You can change the properties of a route in the Route Properties panel.

Routes are made up of 'Streetscape Elements' - pavements, vehicle lanes, shared surfaces, reservations, car parking, bus lanes and cycle lanes.

You can add and edit as many of these as you like using the Streetscape Editor. If you click on a route using the Select Tool, the Streetscape Editor will appear in the properties panel.

In the route above, the route is made up of (from left to right):

If all Streetscape Elements are deleted from a Route and its thickness becomes zero, then it is called a 'Boundary Route'. These are useful for drawing more detailed parts of the masterplan such as plot boundaries between buildings.

Nodes

When you draw a route, a node is automatically created at each end. These are shown in CityCAD by Node Markers at each end of the route. You can hide the node marker, or adjust the geometry of the Node using the Node Properties

A node at the end of a route is an 'End', one shared by two routes is a 'Link' and one shared by three or more routes is a 'junction'.

For more information, see Working with Nodes and Working with Routes.

Blocks

Blocks are created whenever an area is enclosed on the ground by Routes. For more information about how this is done, see Working with Routes. When creating a city model, choose the block type which is most suitable for your masterplan. There are five types of blocks:

Semi-Detached / Detached Housing

This block type can be used to model large areas of residential development.
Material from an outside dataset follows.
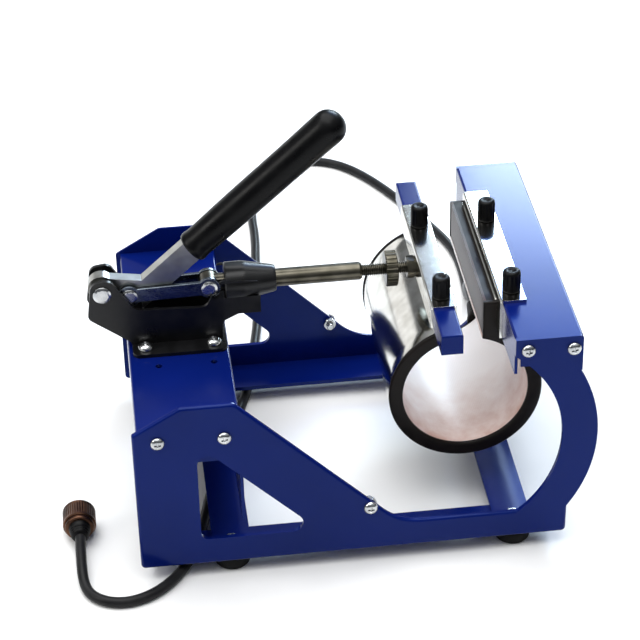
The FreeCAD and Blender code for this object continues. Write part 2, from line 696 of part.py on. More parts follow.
def plug_ring():
    """Knurled coupling ring of the connector: it turns on the body's neck."""
    x, y, z = plug_place()
    y0 = y + PLUG_SLEEVE + PLUG_FLANGE + 0.2
    ring = turned([(0.0, PLUG_R - 0.8), (0.8, PLUG_R), (PLUG_RING - 0.8, PLUG_R), (PLUG_RING, PLUG_R - 0.8)],
                  (x, y0, z), (0, 1, 0))
    neck_end = PLUG_BODY - PLUG_FLANGE
    ring = ring.cut(rod((x, y0 - 1, z), (0, 1, 0), 8.6 + RUN, neck_end + 1))
    return ring.cut(rod((x, y0 + neck_end, z), (0, 1, 0), 9.4, PLUG_RING))


def plug_pins():
    """Insulating disc with four contact pins, inside the coupling ring."""
    x, y, z = plug_place()
    face = y + PLUG_SLEEVE + PLUG_BODY
    circle = 3.4
    parts = [rod((x, face, z), (0, 1, 0), 6.5, 1.5)]
    for i in range(4):
        turn = math.radians(45 + 90 * i)
        place = (x + circle * math.cos(turn), face + 1, z + circle * math.sin(turn))
        parts.append(rod(place, (0, 1, 0), 0.9, 4.0))
    return fused(parts)


# ---- assembly -----------------------------------------------------------------------
def nodes():
    bracket_foot = BAR_Z[0] - BRACKET_T
    fixed_seat = JAW_TOP + BRACKET_T
    fixed_foot = JAW_TOP - SHEET_T - 4.5
    moving_seat = JAW_TOP + SADDLE_T
    bar_x = moving_stud_x()
    model = {
        "front_side_plate": drilled_plate(0.0, 1),
        "rear_side_plate": drilled_plate(SPAN - PLATE_T, -1),
        "tower_channel": tower_channel(),
        "jaw_channel": jaw_channel(),
        "tower_cross_strip": cross_strip(SCREW_X_FEET[0]),
        "arm_cross_strip": cross_strip(SCREW_X_FEET[1]),
        "rubber_feet": [rubber_foot(place) for place in FOOT_PLACES],
        "foot_screws": [foot_screw(place) for place in FOOT_PLACES],
        "foot_nuts": [foot_nut(place) for place in FOOT_PLACES],
        "tower_screws": both_sides(TOWER_SCREWS, side_screw),
        "jaw_channel_screws": both_sides(JAW_SCREWS, side_screw),
        "stop_bolts": both_sides([STOP_BOLT], side_screw),
        "stop_bolt_nuts": stop_nuts(),
        "clamp_base": clamp_base(),
        "clamp_barrel": clamp_barrel(),
        "clamp_bolts": [clamp_bolt(place) for place in CLAMP_BOLTS],
        "clamp_nuts": [clamp_nut(place) for place in CLAMP_BOLTS],
        "ear_pin": cross_pin(PIVOT_A, EAR_PIN_R, CHEEK_IN + CHEEK_T, 6.0, 2.0),
        "handle_lever": handle_lever(),
        "handle_grip": handle_grip(),
        "crank_pin": cross_pin(PIVOT_B, PIN_R, LEVER_T / 2 + 0.6 + LINK_T, 5.4, 1.2),
        "toggle_links": [toggle_link(y0, y1) for y0, y1 in link_layers()],
        "link_pin_heads": [link_head(y0, y1) for y0, y1 in link_layers()],
        "plunger": plunger(),
        "plunger_pin": plunger_pin(),
        "spindle": spindle(),
        "spindle_lock_nut": hex_nut((BAR_X[0] - SADDLE_T, MID_Y, ROD_Z), (-1, 0, 0), 13.0, 5.5, SPINDLE_R),
        "pressure_nut": pressure_nut(),
        "jaw_bar": jaw_bar(),
        "jaw_saddle": jaw_saddle(),
        "moving_bracket": moving_bracket(),
        "moving_studs": [stud(bar_x, y, bracket_foot, moving_seat + STUD_IN_KNOB) for y in KNOB_Y],
        "fixed_bracket": fixed_bracket(),
        "fixed_studs": [stud(FIXED_KNOB_X, y, fixed_foot, fixed_seat + STUD_IN_KNOB) for y in KNOB_Y],
        "fixed_stud_nuts": [stud_nut(FIXED_KNOB_X, y, JAW_TOP - SHEET_T) for y in KNOB_Y],
        "heater_liner": heater_liner(),
        "heater_mat": heater_layer(1),
        "heater_pad": heater_layer(2),
        "heater_shell": heater_layer(3),
        "lead_boot": lead_boot(),
        "heater_lead": heater_lead(),
        "plug_sleeve": plug_sleeve(),
        "plug_body": plug_body(),
        "plug_ring": plug_ring(),
        "plug_pins": plug_pins(),
    }
    for name, y in zip(("front", "rear"), KNOB_Y):
        model["fixed_thumb_nut_" + name] = thumb_nut(FIXED_KNOB_X, y, fixed_seat)
        model["moving_thumb_nut_" + name] = thumb_nut(bar_x, y, moving_seat)
    return model


def main():
    os.makedirs("parts", exist_ok=True)
    whole = FreeCAD.BoundBox()
    for name, shape in nodes().items():
        solid = Part.makeCompound(shape) if isinstance(shape, list) else shape
        bad = [s for s in solid.Solids if not s.isValid() or s.Volume <= 0]
        if bad or not solid.Solids:
            print("check this node:", name, len(solid.Solids))
        solid.exportStep("parts/%s.step" % name)
        if not name.startswith(("plug_", "heater_lead")):
            whole.add(solid.BoundBox)
    print("box without the lead: X %.2f %.2f  Y %.2f %.2f  Z %.2f %.2f"
          % (whole.XMin, whole.XMax, whole.YMin, whole.YMax, whole.ZMin, whole.ZMax))


main()
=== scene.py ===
import collections
import math

import bmesh
import bpy
from mathutils import Matrix, Vector


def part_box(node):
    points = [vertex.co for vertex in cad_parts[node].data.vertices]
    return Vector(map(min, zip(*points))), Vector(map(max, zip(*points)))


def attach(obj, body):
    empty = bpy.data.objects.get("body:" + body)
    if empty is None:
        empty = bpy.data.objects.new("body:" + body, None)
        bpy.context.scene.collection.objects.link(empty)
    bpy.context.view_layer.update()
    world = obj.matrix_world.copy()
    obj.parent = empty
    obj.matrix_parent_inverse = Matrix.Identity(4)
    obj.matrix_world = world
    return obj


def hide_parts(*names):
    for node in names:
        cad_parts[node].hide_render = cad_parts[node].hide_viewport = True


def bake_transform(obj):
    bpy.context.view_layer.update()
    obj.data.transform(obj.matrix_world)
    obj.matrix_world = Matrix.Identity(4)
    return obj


bl_info = {
    "name": "Mug heat press",
    "version": (1, 0, 0),
    "blender": (4, 5, 0),
    "location": "View3D > Sidebar > Mug Press",
    "description": "Builds the finished pieces of a mug heat press around its fixed engineering model",
    "category": "Object",
}

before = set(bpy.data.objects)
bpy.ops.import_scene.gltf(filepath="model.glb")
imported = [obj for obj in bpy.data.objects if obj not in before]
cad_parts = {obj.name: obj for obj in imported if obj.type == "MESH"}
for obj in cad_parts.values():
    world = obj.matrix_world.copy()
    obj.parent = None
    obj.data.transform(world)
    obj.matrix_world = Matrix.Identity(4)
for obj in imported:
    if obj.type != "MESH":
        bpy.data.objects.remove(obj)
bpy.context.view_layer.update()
MM = 0.001

# The loop around the mug, from its bore outwards, in millimetres: cloth, heating mat, foam, steel.
CLOTH_T = 0.6
MAT_T = 1.6
FOAM_T = 5.8
STEEL_T = 1.0
HALF_SLOT = 10.5

# Radius and height of the screws' heads, and the radius of their shanks, in metres.
PAN_HEAD = (4.6 * MM, 3.0 * MM)
CLAMP_HEAD = (5.0 * MM, 3.6 * MM)
SHANK_R = 2.4 * MM

# Rounding of small plated parts, and of heavier plated or polished ones.
FINE_EDGE = 0.15 * MM
PLATED_EDGE = 0.3 * MM

# How far the lever leans from the floor at rest.
LEVER_LEAN = math.radians(41.6)


# ---- sizes and colours a user may change ----------------------------------------------
def hex_colour(label, what, value):
    return bpy.props.StringProperty(name=label, description=what + ", sRGB hex", default=value)


def length(label, what, value_mm):
    return bpy.props.FloatProperty(name=label, description=what, default=value_mm * MM, unit="LENGTH",
                                   precision=5)


def position(label, what, value):
    return bpy.props.FloatVectorProperty(name=label, description=what, default=value, subtype="TRANSLATION",
                                         unit="LENGTH")


class PressFinish(bpy.types.PropertyGroup):
    """Colours of the press."""
    paint: hex_colour("Paint", "Powder coat of the sheet metal", "#051760")
    clamp: hex_colour("Clamp", "Enamel of the stamped clamp", "#0B0B0C")
    grip: hex_colour("Grip", "Vinyl of the handle grip", "#070708")
    cloth: hex_colour("Liner cloth", "Non-stick cloth in the bore", "#FAF5F2")
    mat: hex_colour("Heating mat", "Silicone heating mat", "#3E2A22")


class PressSizes(bpy.types.PropertyGroup):
    """Small sizes that the engineering model leaves out."""
    fold_edge: length("Sheet edge", "Rounding of a painted sheet edge", 0.5)
    cast_edge: length("Stamped edge", "Rounding of a stamped steel edge", 0.35)
    trim_proud: length("Trim overhang", "How far the loop's rubber trim covers the steel shell's edge", 3.0)
    thread_pitch: length("Spindle pitch", "Distance between the spindle's thread crests", 1.25)
    recess_depth: length("Recess depth", "Depth of the cross recess in a screw head", 1.5)


class PressStage(bpy.types.PropertyGroup):
    """Camera and floor."""
    lens: bpy.props.FloatProperty(
        name="Lens", description="Focal length on a 36 mm sensor", default=128.0, unit="CAMERA")
    camera_place: position("Camera place", "Where the camera stands", (-0.1396, -1.2635, 0.950))
    camera_aim: position("Camera aim", "Point that the camera looks at", (-0.004, 0.02, 0.105))
    camera_roll: bpy.props.FloatProperty(
        name="Camera roll", description="Turn about the line of sight", default=math.radians(-1.4),
        subtype="ANGLE", unit="ROTATION")
    floor: hex_colour("Floor", "Colour of the floor", "#F2F2F1")


def finish():
    return bpy.context.scene.press_finish


# ---- materials ------------------------------------------------------------------------
def linear(hex_colour, alpha=1.0):
    """sRGB hex to the linear colour that shaders use."""
    channels = [int(hex_colour[i:i + 2], 16) / 255 for i in (1, 3, 5)]
    return tuple(c / 12.92 if c <= 0.04045 else ((c + 0.055) / 1.055) ** 2.4 for c in channels) + (alpha,)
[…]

You can keep track of net residential density, numbers of units and the average plot size. You can also separately track average unit (house) floor area and Floor Area Ratio across the whole block.

See also: Semi-Detached / Detached Block Properties

Perimeter Block Terraced Housing

This block type can be used to model perimeter blocks of terraced houses. You can type in a house width, and an approximate number of houses will be calculated.
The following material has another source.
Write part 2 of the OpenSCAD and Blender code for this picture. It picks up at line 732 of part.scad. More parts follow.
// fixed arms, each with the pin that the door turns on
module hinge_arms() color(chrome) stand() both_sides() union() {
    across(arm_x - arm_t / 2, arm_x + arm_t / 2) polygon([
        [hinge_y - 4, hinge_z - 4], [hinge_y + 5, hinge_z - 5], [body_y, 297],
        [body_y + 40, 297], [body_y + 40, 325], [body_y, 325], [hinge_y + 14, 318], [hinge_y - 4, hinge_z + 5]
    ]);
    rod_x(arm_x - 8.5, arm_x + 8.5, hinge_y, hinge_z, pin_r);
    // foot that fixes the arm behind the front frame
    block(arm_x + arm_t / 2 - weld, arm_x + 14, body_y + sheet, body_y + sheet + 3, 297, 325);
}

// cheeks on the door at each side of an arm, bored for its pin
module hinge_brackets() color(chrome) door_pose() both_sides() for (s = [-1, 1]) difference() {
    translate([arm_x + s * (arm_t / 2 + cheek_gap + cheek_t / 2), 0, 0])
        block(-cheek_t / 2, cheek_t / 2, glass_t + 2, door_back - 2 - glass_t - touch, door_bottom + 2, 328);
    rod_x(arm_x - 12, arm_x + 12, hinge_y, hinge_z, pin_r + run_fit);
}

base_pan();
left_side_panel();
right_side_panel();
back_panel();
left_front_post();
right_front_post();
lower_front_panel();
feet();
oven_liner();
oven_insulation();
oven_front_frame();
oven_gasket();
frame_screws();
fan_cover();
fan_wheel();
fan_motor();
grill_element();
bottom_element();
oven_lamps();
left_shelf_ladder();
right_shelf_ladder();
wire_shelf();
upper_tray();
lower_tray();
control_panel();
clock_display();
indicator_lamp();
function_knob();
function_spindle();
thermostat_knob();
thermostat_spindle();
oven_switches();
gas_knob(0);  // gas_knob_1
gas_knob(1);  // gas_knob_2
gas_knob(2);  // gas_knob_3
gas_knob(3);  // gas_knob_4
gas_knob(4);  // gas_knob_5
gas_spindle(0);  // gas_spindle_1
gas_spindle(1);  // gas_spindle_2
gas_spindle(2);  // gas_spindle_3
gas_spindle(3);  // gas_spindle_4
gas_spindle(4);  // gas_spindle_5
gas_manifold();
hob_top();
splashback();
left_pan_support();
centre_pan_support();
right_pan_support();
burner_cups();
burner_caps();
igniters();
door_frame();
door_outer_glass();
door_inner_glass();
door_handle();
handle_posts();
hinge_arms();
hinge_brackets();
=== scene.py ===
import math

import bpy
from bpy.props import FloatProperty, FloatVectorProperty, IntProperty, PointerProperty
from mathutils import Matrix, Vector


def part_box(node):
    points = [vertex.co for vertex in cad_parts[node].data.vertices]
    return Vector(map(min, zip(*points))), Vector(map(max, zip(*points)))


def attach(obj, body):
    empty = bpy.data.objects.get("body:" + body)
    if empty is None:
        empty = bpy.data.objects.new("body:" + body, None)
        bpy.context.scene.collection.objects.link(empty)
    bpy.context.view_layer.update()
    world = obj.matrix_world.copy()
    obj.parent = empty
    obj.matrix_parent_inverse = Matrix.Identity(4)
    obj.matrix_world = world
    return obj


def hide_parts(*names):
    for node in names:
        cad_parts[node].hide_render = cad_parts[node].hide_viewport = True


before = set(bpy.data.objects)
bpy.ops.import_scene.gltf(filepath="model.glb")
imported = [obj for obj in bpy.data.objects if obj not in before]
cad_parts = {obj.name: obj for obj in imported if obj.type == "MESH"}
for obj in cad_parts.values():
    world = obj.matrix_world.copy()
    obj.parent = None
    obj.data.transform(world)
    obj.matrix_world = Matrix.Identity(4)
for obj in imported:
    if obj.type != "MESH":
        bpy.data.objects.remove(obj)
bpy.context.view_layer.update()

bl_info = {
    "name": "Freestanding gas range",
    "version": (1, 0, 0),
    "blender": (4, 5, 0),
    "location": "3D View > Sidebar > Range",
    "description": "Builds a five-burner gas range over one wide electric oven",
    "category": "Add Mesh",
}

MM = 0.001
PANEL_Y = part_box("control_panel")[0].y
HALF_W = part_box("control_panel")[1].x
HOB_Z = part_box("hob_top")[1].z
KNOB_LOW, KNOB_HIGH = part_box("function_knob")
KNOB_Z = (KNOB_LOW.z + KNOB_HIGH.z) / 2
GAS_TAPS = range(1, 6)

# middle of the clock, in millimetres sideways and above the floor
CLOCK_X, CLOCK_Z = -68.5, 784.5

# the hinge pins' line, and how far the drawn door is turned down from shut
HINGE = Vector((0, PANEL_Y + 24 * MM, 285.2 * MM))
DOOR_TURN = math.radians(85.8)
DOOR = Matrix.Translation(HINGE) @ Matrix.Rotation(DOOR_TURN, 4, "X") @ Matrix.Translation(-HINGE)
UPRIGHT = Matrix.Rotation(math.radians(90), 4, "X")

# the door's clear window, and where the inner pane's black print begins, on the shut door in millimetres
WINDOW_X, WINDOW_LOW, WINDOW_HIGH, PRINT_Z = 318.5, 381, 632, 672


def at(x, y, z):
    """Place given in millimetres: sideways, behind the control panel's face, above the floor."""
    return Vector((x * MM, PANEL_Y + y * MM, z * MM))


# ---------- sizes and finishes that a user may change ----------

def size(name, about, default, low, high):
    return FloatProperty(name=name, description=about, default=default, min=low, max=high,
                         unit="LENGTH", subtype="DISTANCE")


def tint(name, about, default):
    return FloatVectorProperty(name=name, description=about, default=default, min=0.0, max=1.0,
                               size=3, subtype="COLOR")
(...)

You can also adjust the number of storeys, the floor-to-floor height and the block depth.

See also: Perimeter Terraced Housing Block Properties

Perimeter Block Mixed Use

You can assign different land uses to each floor of this block type. You can also fix the building depth, Floor Area Ratio or Total GFA, and this will remain constant as you grow or shrink the block.
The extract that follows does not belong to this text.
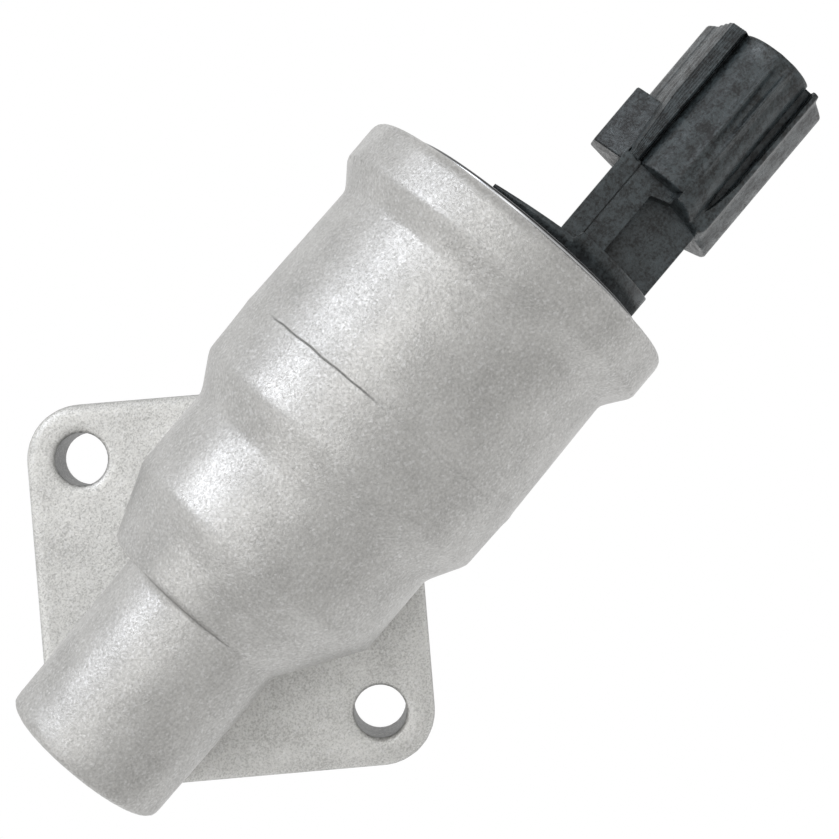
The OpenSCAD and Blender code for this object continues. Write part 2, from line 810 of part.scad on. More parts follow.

See also: Mixed-Use Perimeter Block Properties

Mixed Use Block

This is a general mixed-use block for larger scale community planning when you don't need to model the exact locations of buildings. You can simply type the percentages of different land uses and floor area ratios contained in the block. These quantities will not be visible (the block is a flat surface) but the data will be stored with the block and accounted for in your model.

See also: Mixed Use Block Properties

Building

The 'Building' block type covers the whole area of the block with a building. You can edit the number of storeys and land uses on each floor in the Block Properties panel.

You can also use the Subdivision tool to draw subdivisions on each floor. 'Building' block types are useful for more detailed masterplanning, where individual buildings need to be modelled.

See also: Building Block Properties

Open Space

Open Spaces are flat blocks. You can choose from several land use options in the Block Properties panel - for example water, park or managed green area.

See also: Open Space Block Properties

Choosing the right block types for your model

The first four block types above are intended for earlier, more conceptual studies. The 'Building' and 'Open Space' type blocks can be used to create more detailed urban layouts.

If you want to bring in more complex block types (eg. with more complex 3D geometries and roof structures), you can bring in a DXF CAD model as a City Item and assign land uses to it in the same way as a Mixed Use Block.

City Items

City Items are objects you can add to your model using the City Item Tool. You can use City items to:

Trees

You can add trees to your CityCAD model using the Tree Tool and Tree Spray Tool to enhance the visualization.

The total number and breakdown of tree types can be viewed in the Environmental analysis panel.

See also: Tree Properties

Graphics Objects

You can add graphics objects to your CityCAD model using the Graphics Object Tool. These can be used to annotate your city model - to identify places, areas, movement routes, access points, thresholds and views.